Jetzt hätte ich gerne dass Excel auf Knopdruck automatisch überprüft bei welchen Artikel eine Stück oder Meterangabe drin steht und dann automatisch ein Forumlar ausgibt mit den jeweiligen Artikel und Mengenangaben.

Am besten wäre es noch wenn ich das ganze in der Excel-Datei auf mehrere Arbeitsblätter verteilen könnte, damit ich auch größere Projekte mit Unterpunkten auflisten kann.

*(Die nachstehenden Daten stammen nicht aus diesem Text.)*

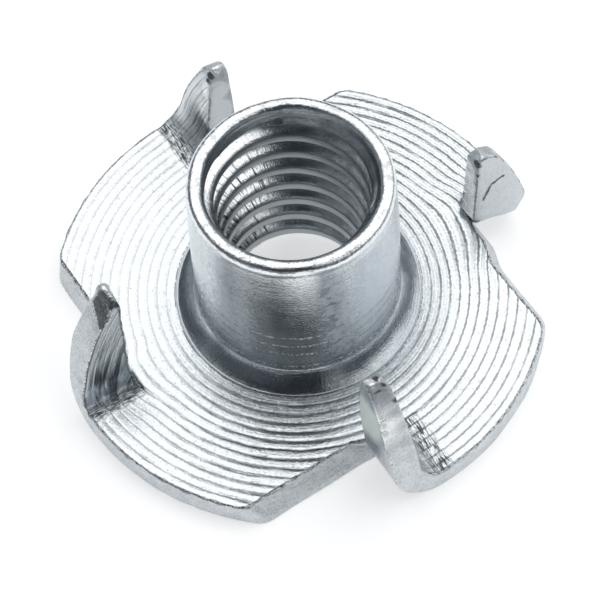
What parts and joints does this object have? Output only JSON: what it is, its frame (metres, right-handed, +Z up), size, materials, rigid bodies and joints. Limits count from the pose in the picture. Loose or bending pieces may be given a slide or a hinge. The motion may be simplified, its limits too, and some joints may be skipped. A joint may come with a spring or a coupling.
{
  "type": "tee nut",
  "caption": "Pronged tee nut: a threaded barrel drawn up from a round ringed flange, with flange prongs folded up to bite into wood.",
  "frame": {"origin": "centre of the flange underside, on the bore axis", "axes": "+Z up along the bore, out of the barrel mouth; +X and +Y in the flange underside, with the first prong's bend line 30 degrees from +X"},
  "size_m": [0.0184, 0.0184, 0.0084],
  "materials": {
    "zinc_plate": "bright zinc plating on pressed steel"
  },
  "bodies": {
    "root": {"tee_nut": "zinc_plate"}
  },
  "joints": []
}
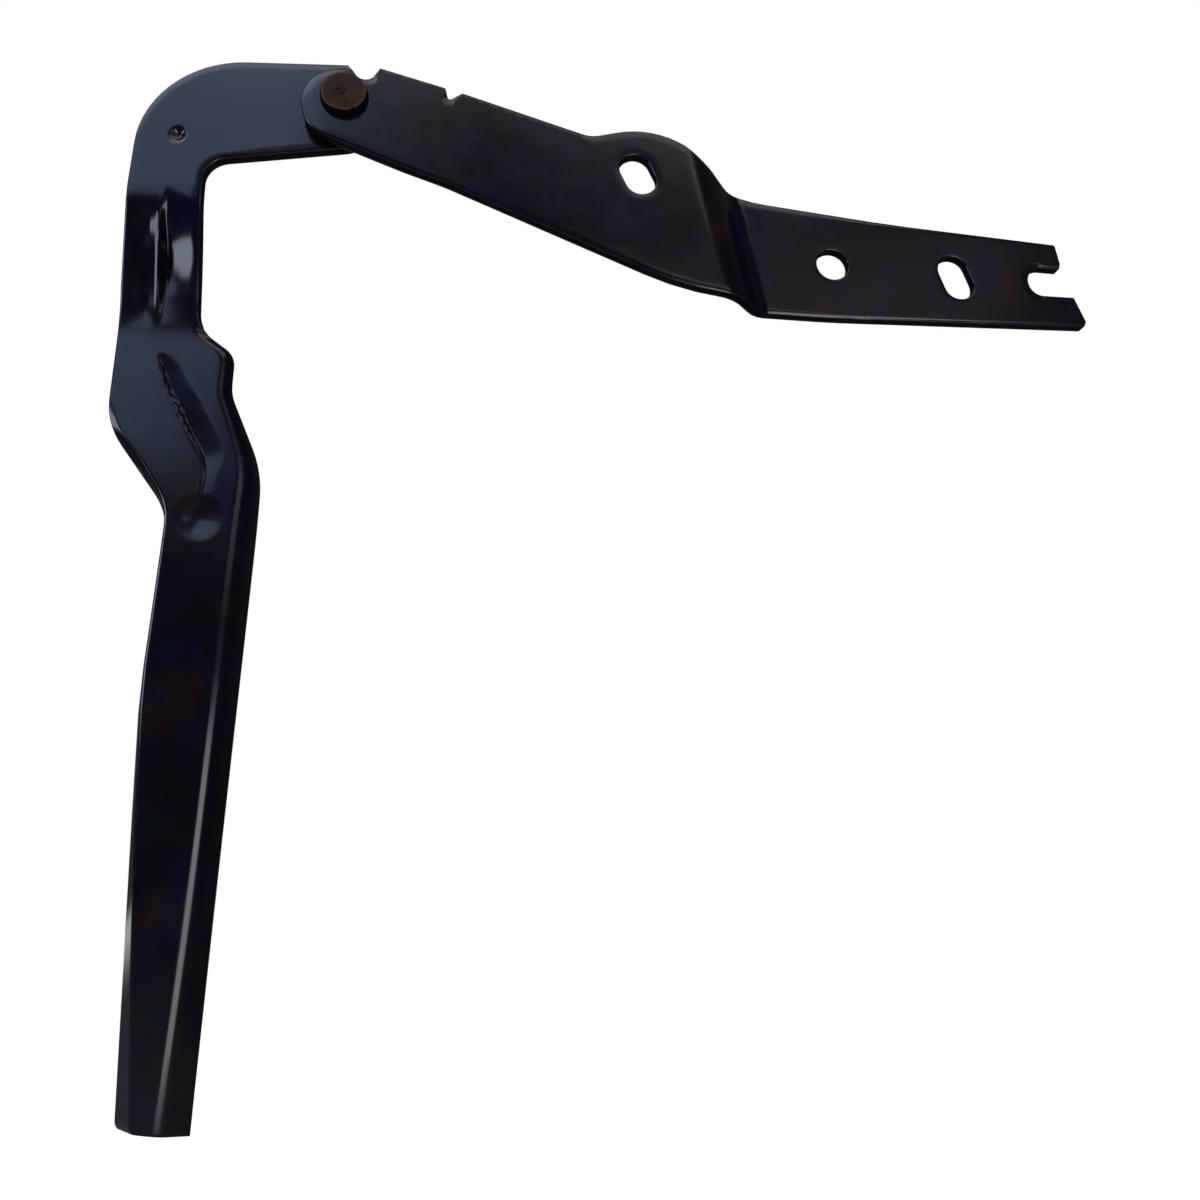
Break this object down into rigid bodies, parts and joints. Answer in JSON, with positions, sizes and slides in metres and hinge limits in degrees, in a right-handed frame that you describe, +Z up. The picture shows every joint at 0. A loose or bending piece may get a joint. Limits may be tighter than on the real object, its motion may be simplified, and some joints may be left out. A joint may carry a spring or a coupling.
{
  "type": "bonnet hinge",
  "caption": "Car bonnet hinge: a gooseneck arm with a long channel tongue, riveted to a joggled body bracket with bolt holes, a fork and a stop tab.",
  "frame": {"origin": "on the bracket's bolting face (the back of its forked tab), midway between the tab's round hole and its slotted hole", "axes": "+X from the pivot towards the bracket's fork, +Z up with the arm's tongue hanging towards -Z, +Y out of the bolting face into the body; the hinge turns about an axis along Y"},
  "size_m": [0.277, 0.0246, 0.2815],
  "materials": {
    "black_paint": "satin black paint over pressed steel",
    "painted_rivet_steel": "worn black paint over steel, slightly brown",
    "plated_steel": "plain plated steel",
    "bush_bronze": "plain sintered bronze"
  },
  "bodies": {
    "bracket_body": {"bracket": "black_paint", "pivot_rivet": "painted_rivet_steel", "spacer_washer": "plated_steel", "backing_washer": "plated_steel"},
    "arm_body": {"gooseneck_arm": "black_paint", "pivot_bush": "bush_bronze"}
  },
  "joints": [
    {"name": "bonnet_swing", "type": "hinge", "parent": "bracket_body", "child": "arm_body", "pos_m": [-0.1609, -0.0058, 0.0365], "axis": [0, 1, 0], "range_deg": [-68, 35]}
  ]
}
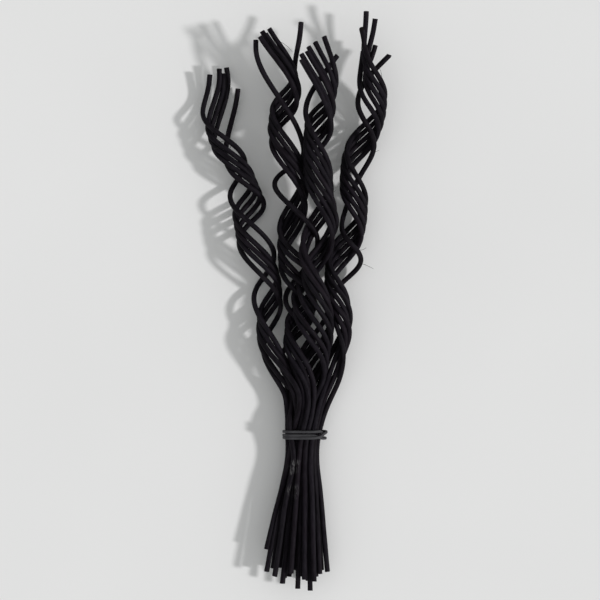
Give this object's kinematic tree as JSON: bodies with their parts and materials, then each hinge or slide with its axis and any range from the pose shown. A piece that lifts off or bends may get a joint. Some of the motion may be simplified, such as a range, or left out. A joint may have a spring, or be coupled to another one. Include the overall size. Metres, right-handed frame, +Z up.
{
  "type": "bundle of curly twigs",
  "caption": "Long bundle of black curly cane twigs lying down, coiling apart in locks above a wound rubber band, with straight stems fanning below it.",
  "frame": {"origin": "on the surface that the bundle lies on, under the middle of its bounding box", "axes": "+Y along the bundle from the cut feet to the tips, +X to the right as seen from above with the tips away, +Z up from the surface"},
  "size_m": [0.2, 0.6016, 0.0698],
  "materials": {
    "black_cane": "dyed black, faint lengthwise grain, low satin sheen, fine scuffs",
    "band_rubber": "dull dark grey rubber"
  },
  "bodies": {
    "root": {"left_twig_1": "black_cane", "left_twig_2": "black_cane", "left_twig_3": "black_cane", "left_twig_4": "black_cane", "left_twig_5": "black_cane", "rear_twig_1": "black_cane", "rear_twig_2": "black_cane", "rear_twig_3": "black_cane", "rear_twig_4": "black_cane", "rear_twig_5": "black_cane", "rear_twig_6": "black_cane", "front_twig_1": "black_cane", "front_twig_2": "black_cane", "front_twig_3": "black_cane", "front_twig_4": "black_cane", "front_twig_5": "black_cane", "front_twig_6": "black_cane", "front_twig_7": "black_cane", "right_twig_1": "black_cane", "right_twig_2": "black_cane", "right_twig_3": "black_cane", "right_twig_4": "black_cane", "right_twig_5": "black_cane", "loose_twig_1": "black_cane", "rubber_band": "band_rubber"}
  },
  "joints": []
}
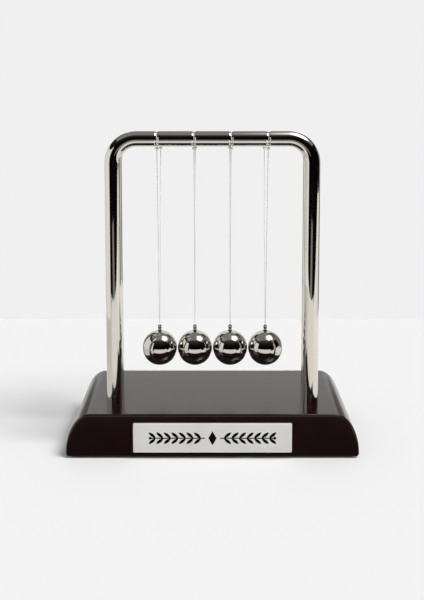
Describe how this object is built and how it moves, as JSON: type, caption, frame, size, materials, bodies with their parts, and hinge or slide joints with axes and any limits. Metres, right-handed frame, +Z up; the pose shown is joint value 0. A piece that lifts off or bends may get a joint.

Mir ist natürlich klar dass dies nur mit Makros/VBA geht und da bräuchte ich Hilfe von euch, wo setzt ich da am besten an und ist sowas überhaupt realisierbar.

MfG
Borstel86


----------



## Zvoni (19. September 2014)

Solche sachen fange ich immer wie folgt an:

Das habe ich (so sieht es jetzt aus)
Das will ich (so soll es aussehen)

Alles erst mal manuell (auch in Bezug auf deine 2 Mengeneinheiten), so soll es für stück aussehen, so für meter

Ohne sich vorher über solche sachen gedanken zu machen, ist programmieren eher geraten, gewürfelt und ins blaue geschossen


----------



## Borstel86 (21. September 2014)

Die Exceltabelle zum eingeben der Daten habe ich ja schon erstellt, mir fehlt quasi die Möglichkeit es jetzt auszuwerten.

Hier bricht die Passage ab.